Supplied records —
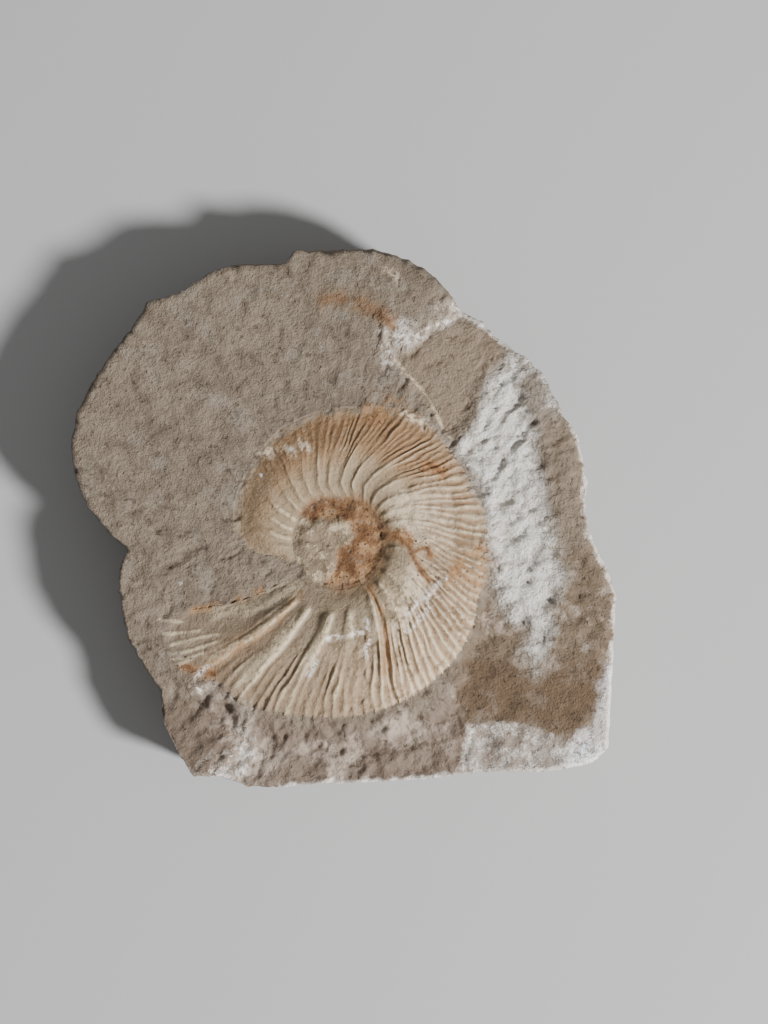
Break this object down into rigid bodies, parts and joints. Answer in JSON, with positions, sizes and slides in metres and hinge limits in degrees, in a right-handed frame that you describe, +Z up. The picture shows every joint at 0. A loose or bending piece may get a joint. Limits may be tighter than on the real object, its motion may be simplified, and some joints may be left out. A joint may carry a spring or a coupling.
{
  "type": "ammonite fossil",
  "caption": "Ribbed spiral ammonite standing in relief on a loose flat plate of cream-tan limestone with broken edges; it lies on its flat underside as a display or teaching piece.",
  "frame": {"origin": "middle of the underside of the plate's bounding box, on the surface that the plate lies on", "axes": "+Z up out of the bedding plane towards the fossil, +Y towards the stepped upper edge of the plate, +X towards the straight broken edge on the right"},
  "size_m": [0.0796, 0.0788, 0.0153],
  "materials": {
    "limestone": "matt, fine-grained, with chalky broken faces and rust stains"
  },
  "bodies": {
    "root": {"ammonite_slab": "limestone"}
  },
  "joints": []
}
---
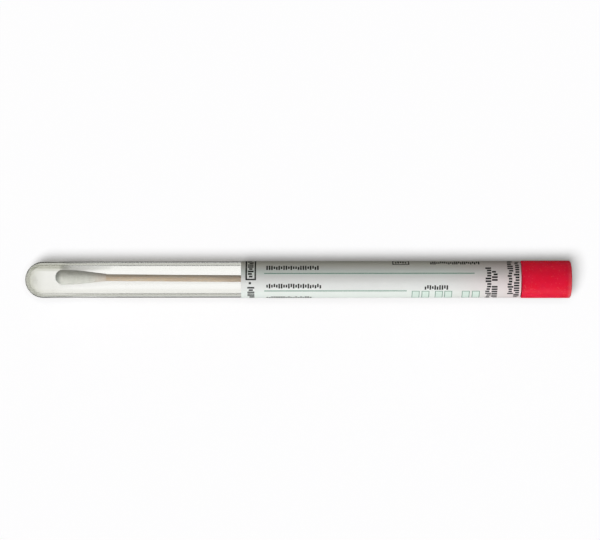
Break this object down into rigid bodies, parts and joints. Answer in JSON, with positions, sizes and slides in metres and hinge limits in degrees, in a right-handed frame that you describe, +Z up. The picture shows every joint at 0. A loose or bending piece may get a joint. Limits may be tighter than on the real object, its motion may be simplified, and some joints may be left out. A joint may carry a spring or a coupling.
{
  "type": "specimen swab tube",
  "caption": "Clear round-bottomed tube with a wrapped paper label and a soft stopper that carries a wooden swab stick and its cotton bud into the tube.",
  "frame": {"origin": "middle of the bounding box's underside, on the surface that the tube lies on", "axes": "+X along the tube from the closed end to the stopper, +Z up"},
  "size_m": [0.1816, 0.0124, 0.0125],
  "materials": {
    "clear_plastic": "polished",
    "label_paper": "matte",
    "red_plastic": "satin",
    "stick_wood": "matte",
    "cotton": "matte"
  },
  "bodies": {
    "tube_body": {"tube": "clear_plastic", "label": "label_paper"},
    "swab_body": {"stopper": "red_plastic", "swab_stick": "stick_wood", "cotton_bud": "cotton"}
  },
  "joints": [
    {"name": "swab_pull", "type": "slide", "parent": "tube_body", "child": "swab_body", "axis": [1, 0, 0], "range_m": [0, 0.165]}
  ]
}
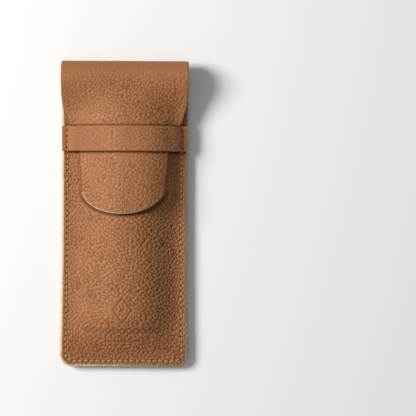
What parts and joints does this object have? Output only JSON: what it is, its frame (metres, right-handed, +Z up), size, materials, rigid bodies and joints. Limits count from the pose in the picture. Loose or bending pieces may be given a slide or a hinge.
* * *
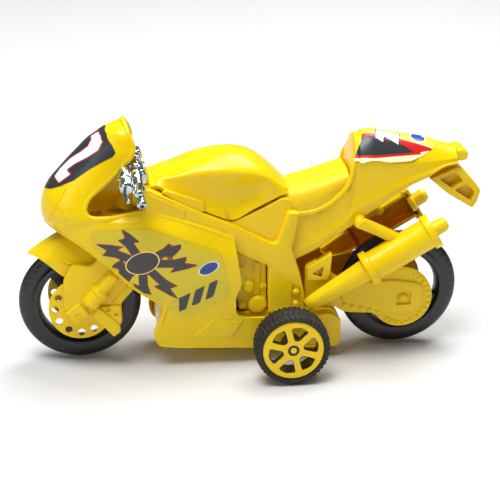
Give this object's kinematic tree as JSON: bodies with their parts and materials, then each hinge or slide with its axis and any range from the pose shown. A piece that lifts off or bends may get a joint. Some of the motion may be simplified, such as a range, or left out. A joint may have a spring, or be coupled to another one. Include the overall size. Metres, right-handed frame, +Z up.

Work to do —
Scan the material line by line and report each one that contains "pose".

Written response —
What parts and joints does this object have? Output only JSON: what it is, its frame (metres, right-handed, +Z up), size, materials, rigid bodies and joints. Limits count from the pose in the picture. Loose or bending pieces may be given a slide or a hinge.
Give this object's kinematic tree as JSON: bodies with their parts and materials, then each hinge or slide with its axis and any range from the pose shown. A piece that lifts off or bends may get a joint. Some of the motion may be simplified, such as a range, or left out. A joint may have a spring, or be coupled to another one. Include the overall size. Metres, right-handed frame, +Z up.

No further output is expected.